━━━━━ INFORMATION PROVIDED ━━━━━

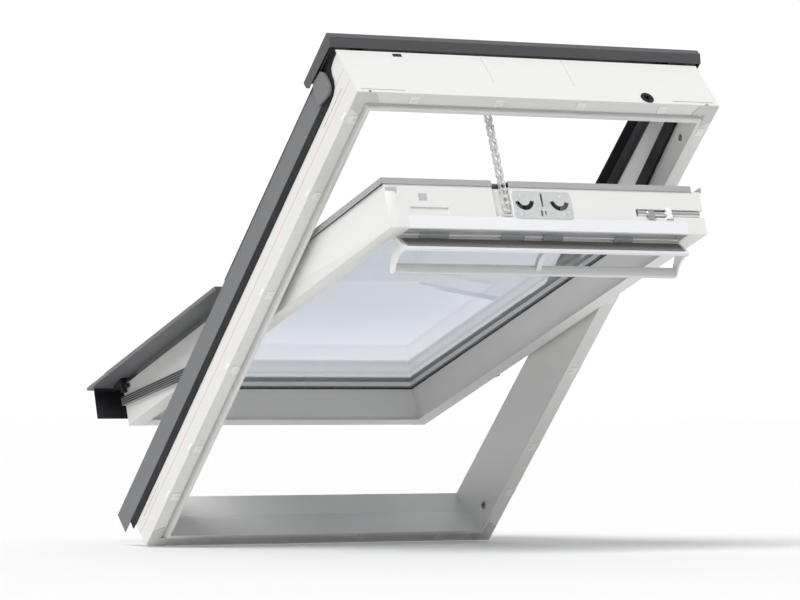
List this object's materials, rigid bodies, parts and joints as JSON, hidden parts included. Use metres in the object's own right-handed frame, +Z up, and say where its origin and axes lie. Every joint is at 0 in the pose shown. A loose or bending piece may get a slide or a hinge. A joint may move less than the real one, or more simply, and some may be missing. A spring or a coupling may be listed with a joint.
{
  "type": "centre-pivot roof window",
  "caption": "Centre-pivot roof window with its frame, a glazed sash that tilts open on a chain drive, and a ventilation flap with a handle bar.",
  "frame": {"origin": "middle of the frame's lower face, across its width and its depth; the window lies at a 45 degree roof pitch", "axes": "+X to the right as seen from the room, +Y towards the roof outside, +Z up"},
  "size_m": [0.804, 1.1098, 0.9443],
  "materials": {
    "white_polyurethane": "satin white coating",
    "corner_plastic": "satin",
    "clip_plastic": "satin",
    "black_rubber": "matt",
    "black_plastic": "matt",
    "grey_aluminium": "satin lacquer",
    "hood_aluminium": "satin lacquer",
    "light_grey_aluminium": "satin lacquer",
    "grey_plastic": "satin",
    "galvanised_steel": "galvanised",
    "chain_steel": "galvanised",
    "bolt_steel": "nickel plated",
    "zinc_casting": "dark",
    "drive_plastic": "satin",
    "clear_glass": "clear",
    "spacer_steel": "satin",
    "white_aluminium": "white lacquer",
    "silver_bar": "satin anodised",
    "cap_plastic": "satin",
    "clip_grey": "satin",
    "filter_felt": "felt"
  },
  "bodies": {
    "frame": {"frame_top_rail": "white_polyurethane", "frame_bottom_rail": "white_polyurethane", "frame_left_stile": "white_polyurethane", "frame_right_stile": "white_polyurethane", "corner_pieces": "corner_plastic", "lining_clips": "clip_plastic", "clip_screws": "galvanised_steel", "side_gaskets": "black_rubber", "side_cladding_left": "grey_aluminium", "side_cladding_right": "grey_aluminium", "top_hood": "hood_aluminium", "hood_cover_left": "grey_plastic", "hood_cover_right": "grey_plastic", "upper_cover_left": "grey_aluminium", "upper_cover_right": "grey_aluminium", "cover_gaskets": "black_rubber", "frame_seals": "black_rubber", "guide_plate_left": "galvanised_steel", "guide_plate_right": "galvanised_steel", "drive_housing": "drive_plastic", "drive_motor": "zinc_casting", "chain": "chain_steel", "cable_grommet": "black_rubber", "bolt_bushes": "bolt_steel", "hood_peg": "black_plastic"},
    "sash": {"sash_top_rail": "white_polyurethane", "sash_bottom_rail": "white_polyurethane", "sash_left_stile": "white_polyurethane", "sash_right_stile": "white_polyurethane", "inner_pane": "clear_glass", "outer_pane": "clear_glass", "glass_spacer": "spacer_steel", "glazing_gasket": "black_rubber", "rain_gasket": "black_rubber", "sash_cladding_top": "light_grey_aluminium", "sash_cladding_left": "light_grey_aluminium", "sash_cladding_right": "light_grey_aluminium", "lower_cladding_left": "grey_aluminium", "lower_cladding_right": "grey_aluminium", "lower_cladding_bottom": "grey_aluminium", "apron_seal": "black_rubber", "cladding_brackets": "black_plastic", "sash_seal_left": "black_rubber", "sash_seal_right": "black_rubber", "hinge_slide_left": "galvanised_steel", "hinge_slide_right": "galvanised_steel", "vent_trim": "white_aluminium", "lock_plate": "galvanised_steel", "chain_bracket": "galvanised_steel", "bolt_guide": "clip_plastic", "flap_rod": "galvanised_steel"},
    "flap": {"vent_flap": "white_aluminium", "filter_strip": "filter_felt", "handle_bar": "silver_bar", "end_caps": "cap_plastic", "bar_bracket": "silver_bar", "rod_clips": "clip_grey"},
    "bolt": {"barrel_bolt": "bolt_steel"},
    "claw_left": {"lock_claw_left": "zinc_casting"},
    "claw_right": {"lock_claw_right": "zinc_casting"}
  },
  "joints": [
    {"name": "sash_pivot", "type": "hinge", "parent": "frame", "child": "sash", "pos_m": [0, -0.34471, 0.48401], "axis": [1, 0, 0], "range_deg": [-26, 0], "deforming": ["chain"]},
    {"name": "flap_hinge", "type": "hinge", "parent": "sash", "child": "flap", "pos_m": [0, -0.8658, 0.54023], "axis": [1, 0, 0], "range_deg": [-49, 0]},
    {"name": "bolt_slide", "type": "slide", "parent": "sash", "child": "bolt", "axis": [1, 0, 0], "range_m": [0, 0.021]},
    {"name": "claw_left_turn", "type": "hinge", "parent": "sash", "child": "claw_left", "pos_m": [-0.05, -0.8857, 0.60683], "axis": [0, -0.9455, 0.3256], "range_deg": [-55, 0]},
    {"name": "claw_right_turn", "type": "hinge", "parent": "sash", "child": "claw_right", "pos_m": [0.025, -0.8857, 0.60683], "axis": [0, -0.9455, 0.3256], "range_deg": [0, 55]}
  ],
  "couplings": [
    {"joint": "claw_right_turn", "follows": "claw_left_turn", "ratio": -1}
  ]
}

━━━━━
━━━━━ INFORMATION PROVIDED ━━━━━

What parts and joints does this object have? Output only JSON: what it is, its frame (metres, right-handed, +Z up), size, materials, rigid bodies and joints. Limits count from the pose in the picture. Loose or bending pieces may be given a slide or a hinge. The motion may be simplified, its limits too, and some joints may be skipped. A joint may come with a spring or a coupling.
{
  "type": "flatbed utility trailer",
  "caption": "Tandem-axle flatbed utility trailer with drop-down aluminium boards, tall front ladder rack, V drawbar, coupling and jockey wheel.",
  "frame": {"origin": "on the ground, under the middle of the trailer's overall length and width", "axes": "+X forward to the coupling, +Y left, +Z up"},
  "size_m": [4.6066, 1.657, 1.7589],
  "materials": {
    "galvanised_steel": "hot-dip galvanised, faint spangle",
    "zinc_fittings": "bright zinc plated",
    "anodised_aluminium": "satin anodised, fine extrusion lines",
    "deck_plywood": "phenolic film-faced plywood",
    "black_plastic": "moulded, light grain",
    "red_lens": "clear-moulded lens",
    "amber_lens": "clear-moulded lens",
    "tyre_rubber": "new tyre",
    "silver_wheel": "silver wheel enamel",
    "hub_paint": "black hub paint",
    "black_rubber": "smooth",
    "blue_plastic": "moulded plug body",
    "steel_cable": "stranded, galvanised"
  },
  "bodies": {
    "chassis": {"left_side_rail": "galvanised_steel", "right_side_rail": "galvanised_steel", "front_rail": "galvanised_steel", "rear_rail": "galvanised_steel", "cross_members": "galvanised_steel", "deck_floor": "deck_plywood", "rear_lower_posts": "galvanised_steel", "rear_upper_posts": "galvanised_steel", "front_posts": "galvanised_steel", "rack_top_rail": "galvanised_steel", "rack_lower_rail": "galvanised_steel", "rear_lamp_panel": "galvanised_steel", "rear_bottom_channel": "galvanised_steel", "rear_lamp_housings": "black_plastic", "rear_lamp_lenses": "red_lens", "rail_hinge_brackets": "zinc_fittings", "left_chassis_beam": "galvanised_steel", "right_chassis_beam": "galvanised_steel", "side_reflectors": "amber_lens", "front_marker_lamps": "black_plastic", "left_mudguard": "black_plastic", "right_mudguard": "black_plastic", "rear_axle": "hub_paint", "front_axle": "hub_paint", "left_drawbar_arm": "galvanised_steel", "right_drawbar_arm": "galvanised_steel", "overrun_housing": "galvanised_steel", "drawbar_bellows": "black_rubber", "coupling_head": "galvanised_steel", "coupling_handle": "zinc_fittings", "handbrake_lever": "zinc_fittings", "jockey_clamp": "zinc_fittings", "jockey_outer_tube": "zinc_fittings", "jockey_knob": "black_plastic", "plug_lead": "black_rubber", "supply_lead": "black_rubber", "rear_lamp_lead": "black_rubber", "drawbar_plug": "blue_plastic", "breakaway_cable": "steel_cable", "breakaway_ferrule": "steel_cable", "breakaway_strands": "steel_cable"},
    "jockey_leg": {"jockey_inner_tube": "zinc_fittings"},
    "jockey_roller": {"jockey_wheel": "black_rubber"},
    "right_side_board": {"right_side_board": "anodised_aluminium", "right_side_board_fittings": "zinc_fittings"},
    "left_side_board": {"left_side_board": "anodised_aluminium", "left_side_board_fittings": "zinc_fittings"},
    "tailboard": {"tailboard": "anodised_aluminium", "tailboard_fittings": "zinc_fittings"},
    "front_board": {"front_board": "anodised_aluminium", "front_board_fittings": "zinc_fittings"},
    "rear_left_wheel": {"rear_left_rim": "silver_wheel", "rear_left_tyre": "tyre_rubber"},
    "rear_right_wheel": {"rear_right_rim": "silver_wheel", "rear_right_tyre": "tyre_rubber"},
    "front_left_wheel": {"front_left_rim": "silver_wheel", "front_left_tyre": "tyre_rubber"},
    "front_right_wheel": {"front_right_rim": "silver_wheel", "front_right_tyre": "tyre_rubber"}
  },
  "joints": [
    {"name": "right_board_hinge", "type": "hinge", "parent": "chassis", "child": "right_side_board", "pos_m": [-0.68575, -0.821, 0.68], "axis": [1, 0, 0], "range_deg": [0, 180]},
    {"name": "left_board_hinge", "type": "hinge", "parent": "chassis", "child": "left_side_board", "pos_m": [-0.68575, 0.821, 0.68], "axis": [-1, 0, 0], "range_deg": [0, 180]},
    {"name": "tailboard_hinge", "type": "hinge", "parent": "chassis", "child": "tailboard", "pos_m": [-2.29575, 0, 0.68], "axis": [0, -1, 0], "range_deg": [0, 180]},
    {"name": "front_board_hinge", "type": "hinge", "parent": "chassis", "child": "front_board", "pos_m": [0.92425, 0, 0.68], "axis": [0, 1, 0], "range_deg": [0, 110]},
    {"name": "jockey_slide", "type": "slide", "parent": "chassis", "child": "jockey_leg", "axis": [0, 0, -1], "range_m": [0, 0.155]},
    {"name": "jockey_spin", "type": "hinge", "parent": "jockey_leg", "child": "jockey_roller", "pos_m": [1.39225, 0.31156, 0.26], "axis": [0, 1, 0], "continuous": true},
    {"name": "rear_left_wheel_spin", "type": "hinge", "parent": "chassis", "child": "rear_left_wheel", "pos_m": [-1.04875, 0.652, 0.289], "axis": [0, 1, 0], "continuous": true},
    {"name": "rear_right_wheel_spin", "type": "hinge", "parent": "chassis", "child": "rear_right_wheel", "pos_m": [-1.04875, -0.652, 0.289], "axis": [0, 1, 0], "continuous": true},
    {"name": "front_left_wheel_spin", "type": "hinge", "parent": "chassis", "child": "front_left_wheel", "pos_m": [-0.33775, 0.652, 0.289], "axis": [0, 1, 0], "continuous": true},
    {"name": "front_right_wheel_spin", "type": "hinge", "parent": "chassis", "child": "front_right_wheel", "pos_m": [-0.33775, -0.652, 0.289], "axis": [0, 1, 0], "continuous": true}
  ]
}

━━━━━

◆ DIRECTIVE
Copy whichever lines in the listing above contain the word "handed".

◆ CORRECT ANSWER
List this object's materials, rigid bodies, parts and joints as JSON, hidden parts included. Use metres in the object's own right-handed frame, +Z up, and say where its origin and axes lie. Every joint is at 0 in the pose shown. A loose or bending piece may get a slide or a hinge. A joint may move less than the real one, or more simply, and some may be missing. A spring or a coupling may be listed with a joint.
What parts and joints does this object have? Output only JSON: what it is, its frame (metres, right-handed, +Z up), size, materials, rigid bodies and joints. Limits count from the pose in the picture. Loose or bending pieces may be given a slide or a hinge. The motion may be simplified, its limits too, and some joints may be skipped. A joint may come with a spring or a coupling.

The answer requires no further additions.